Their bliss is short-lived, because no sooner are they on their way than a British vessel boards them. The very young acting captain informs them all that the ship has been stricken with plague, which presumably he has thoughtfully delivered to them now as well, and they need a doctor because guess whom the plague killed? Right. Claire does a little digging and determines that they have typhoid, which she can’t catch, so she agrees to canoe on over to the fetid death barge and fix it all up. This involves telling them to boil all their water, hose off the sick, let them dry off above decks, and then… hope some of them don’t die. I gather it’s not fixable and she’s just trying to stave off further contamination. But if you have ever watched TV before, you know that our hero on one ship and our heroine on another does not bode well: The young captain engages in CHICANERY and sets sail with Claire aboard.

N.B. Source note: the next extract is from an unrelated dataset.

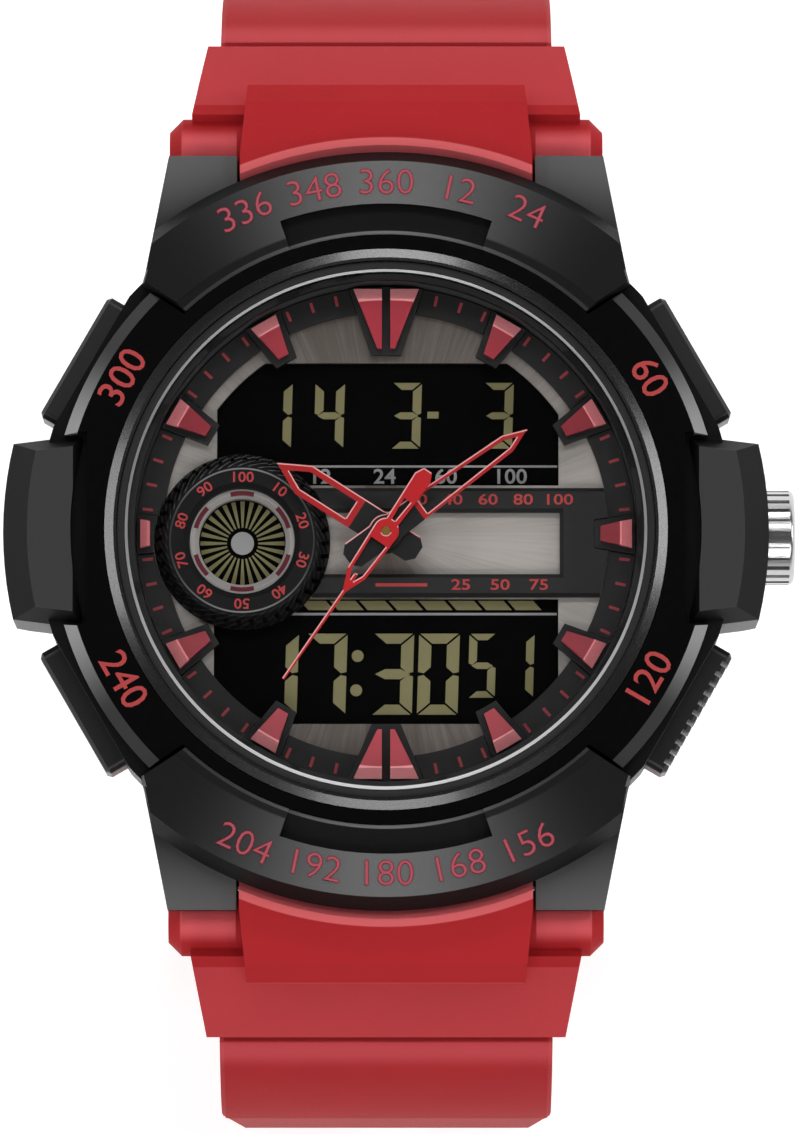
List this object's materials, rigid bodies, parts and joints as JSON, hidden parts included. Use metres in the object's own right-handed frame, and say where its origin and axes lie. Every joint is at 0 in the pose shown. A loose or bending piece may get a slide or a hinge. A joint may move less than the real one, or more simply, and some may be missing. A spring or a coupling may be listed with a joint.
{
  "type": "analogue-digital wristwatch",
  "caption": "Shock-guarded sports wristwatch with analogue hands, two digital windows, side push buttons, a crown and a moulded resin strap with buckle.",
  "frame": {"origin": "centre of the case back's outer face", "axes": "+Z out through the dial towards the viewer, +Y to 12 o'clock, +X to 3 o'clock and the crown"},
  "size_m": [0.0528, 0.0768, 0.0764],
  "materials": {
    "black_resin": "satin",
    "bezel_resin": "satin",
    "bezel_black": "gloss",
    "button_black": "satin",
    "red_resin": "satin",
    "seal_rubber": "matte",
    "steel": "brushed",
    "bright_steel": "polished",
    "spring_steel": "satin",
    "gunmetal": "brushed",
    "rim_grey": "satin",
    "crystal_clear": "clear",
    "reflector_grey": "satin",
    "dial_black": "matte",
    "marker_red": "satin",
    "hand_red": "satin",
    "second_red": "satin",
    "display_dark": "gloss",
    "backlight_cream": "matte",
    "brass": "satin",
    "gear_resin": "satin",
    "module_resin": "matte",
    "copper": "lacquered",
    "magnet": "satin",
    "board_green": "satin",
    "chip_black": "matte",
    "can_metal": "satin"
  },
  "bodies": {
    "case": {"case_body": "black_resin", "case_back": "steel", "back_screws": "bright_steel", "back_gasket": "seal_rubber", "bezel_shroud": "bezel_resin", "bezel_ring": "bezel_black", "crystal_rim": "bright_steel", "crystal_gasket": "seal_rubber", "crystal": "crystal_clear", "reflector_ring": "reflector_grey", "button_springs": "spring_steel", "button_seals": "seal_rubber", "crown_tube": "steel", "crown_seal": "seal_rubber", "dial_plate": "gunmetal", "chapter_ring": "dial_black", "marker_seats": "dial_black", "hour_markers": "marker_red", "dial_frame": "dial_black", "subdial_tyre": "dial_black", "subdial_rim": "rim_grey", "stator": "spring_steel", "coil": "copper", "train_bridge": "module_resin", "main_plate": "module_resin", "circuit_board": "board_green", "connector_strips": "seal_rubber", "controller_chip": "chip_black", "tuning_can": "can_metal", "battery": "steel", "battery_clamp": "spring_steel", "buzzer": "brass", "buzzer_spring": "spring_steel", "backlight": "backlight_cream", "display_panel": "display_dark", "module_frame": "module_resin", "spring_bar_12": "steel", "spring_bar_6": "steel"},
    "seconds": {"second_hand": "second_red", "seconds_wheel": "brass"},
    "third": {"third_wheel": "gear_resin"},
    "centre": {"centre_wheel": "brass", "minute_hand": "hand_red"},
    "minute_work": {"minute_wheel": "gear_resin"},
    "hour": {"hour_wheel": "brass", "hour_hand": "hand_red"},
    "intermediate": {"intermediate_wheel": "gear_resin"},
    "motor_rotor": {"rotor": "magnet"},
    "crown_slide": {"setting_lever": "spring_steel"},
    "crown_knob": {"crown": "bright_steel"},
    "button_2": {"button_2": "button_black"},
    "button_4": {"button_4": "button_black"},
    "button_8": {"button_8": "button_black"},
    "button_10": {"button_10": "button_black"},
    "strap_12": {"strap_buckle_half": "red_resin"},
    "strap_6": {"strap_tip_half": "red_resin"},
    "keeper": {"strap_keeper": "red_resin"},
    "buckle": {"buckle_frame": "steel", "buckle_pin": "steel"},
    "tongue": {"buckle_tongue": "steel"}
  },
  "joints": [
    {"name": "seconds_turn", "type": "hinge", "parent": "case", "child": "seconds", "pos_m": [0, 0, 0.01178], "axis": [0, 0, -1], "continuous": true},
    {"name": "third_turn", "type": "hinge", "parent": "case", "child": "third", "pos_m": [0.00153, 0.00265, 0.0034], "axis": [0, 0, -1], "continuous": true},
    {"name": "minute_turn", "type": "hinge", "parent": "case", "child": "centre", "pos_m": [0, 0, 0.01134], "axis": [0, 0, -1], "continuous": true},
    {"name": "minute_work_turn", "type": "hinge", "parent": "case", "child": "minute_work", "pos_m": [-0.0027, 0.00156, 0.0055], "axis": [0, 0, -1], "continuous": true},
    {"name": "hour_turn", "type": "hinge", "parent": "case", "child": "hour", "pos_m": [0, 0, 0.0109], "axis": [0, 0, -1], "continuous": true},
    {"name": "intermediate_turn", "type": "hinge", "parent": "case", "child": "intermediate", "pos_m": [0.00155, -0.00268, 0.0034], "axis": [0, 0, -1], "continuous": true},
    {"name": "rotor_turn", "type": "hinge", "parent": "case", "child": "motor_rotor", "pos_m": [0.00249, -0.00432, 0.003], "axis": [0, 0, -1], "continuous": true},
    {"name": "crown_pull", "type": "slide", "parent": "case", "child": "crown_slide", "axis": [1, 0, 0], "range_m": [0, 0.001]},
    {"name": "crown_turn", "type": "hinge", "parent": "crown_slide", "child": "crown_knob", "pos_m": [0.025, 0, 0.0066], "axis": [1, 0, 0], "continuous": true},
    {"name": "button_2_press", "type": "slide", "parent": "case", "child": "button_2", "axis": [-0.866, -0.5, 0], "range_m": [0, 0.0008], "stiffness_N_per_m": 1200, "deforming": ["button_springs"]},
    {"name": "button_4_press", "type": "slide", "parent": "case", "child": "button_4", "axis": [-0.866, 0.5, 0], "range_m": [0, 0.0008], "stiffness_N_per_m": 1200, "deforming": ["button_springs"]},
    {"name": "button_8_press", "type": "slide", "parent": "case", "child": "button_8", "axis": [0.866, 0.5, 0], "range_m": [0, 0.0008], "stiffness_N_per_m": 1200, "deforming": ["button_springs"]},
    {"name": "button_10_press", "type": "slide", "parent": "case", "child": "button_10", "axis": [0.866, -0.5, 0], "range_m": [0, 0.0008], "stiffness_N_per_m": 1200, "deforming": ["button_springs"]},
    {"name": "strap_12_swing", "type": "hinge", "parent": "case", "child": "strap_12", "pos_m": [0, 0.0259, 0.0076], "axis": [1, 0, 0], "range_deg": [0, 10]},
    {"name": "strap_6_swing", "type": "hinge", "parent": "case", "child": "strap_6", "pos_m": [0, -0.0259, 0.0076], "axis": [-1, 0, 0], "range_deg": [0, 10]},
    {"name": "keeper_slide", "type": "slide", "parent": "strap_12", "child": "keeper", "axis": [0, 0.766, 0.6428], "range_m": [-0.0015, 0.004]},
    {"name": "buckle_swing", "type": "hinge", "parent": "strap_12", "child": "buckle", "pos_m": [0, 0.01572, -0.04421], "axis": [1, 0, 0], "range_deg": [-90, 10]},
    {"name": "tongue_swing", "type": "hinge", "parent": "buckle", "child": "tongue", "pos_m": [0, 0.01572, -0.04421], "axis": [1, 0, 0], "range_deg": [0, 70]}
  ],
  "couplings": [
    {"joint": "third_turn", "follows": "seconds_turn", "ratio": -0.13333},
    {"joint": "minute_turn", "follows": "seconds_turn", "ratio": 0.016667},
    {"joint": "minute_work_turn", "follows": "seconds_turn", "ratio": -0.0055556},
    {"joint": "hour_turn", "follows": "seconds_turn", "ratio": 0.0013889},
    {"joint": "intermediate_turn", "follows": "seconds_turn", "ratio": -5},
    {"joint": "rotor_turn", "follows": "seconds_turn", "ratio": 30}
  ]
}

He promises they’re both going to Jamaica, that he has contacted the ship to say that Her Majesty’s Navy guarantees Claire safety until they reunite, and that he just needs her help more than they do right now because he’s an oily teenager and she’s basically the only mom he could find. So now Claire and Jamie are separated without a way to communicate, they only managed to have ONE sexy-time romp that we know of before their parting, AND MARSALI SCORED OWN ROOM. The horror.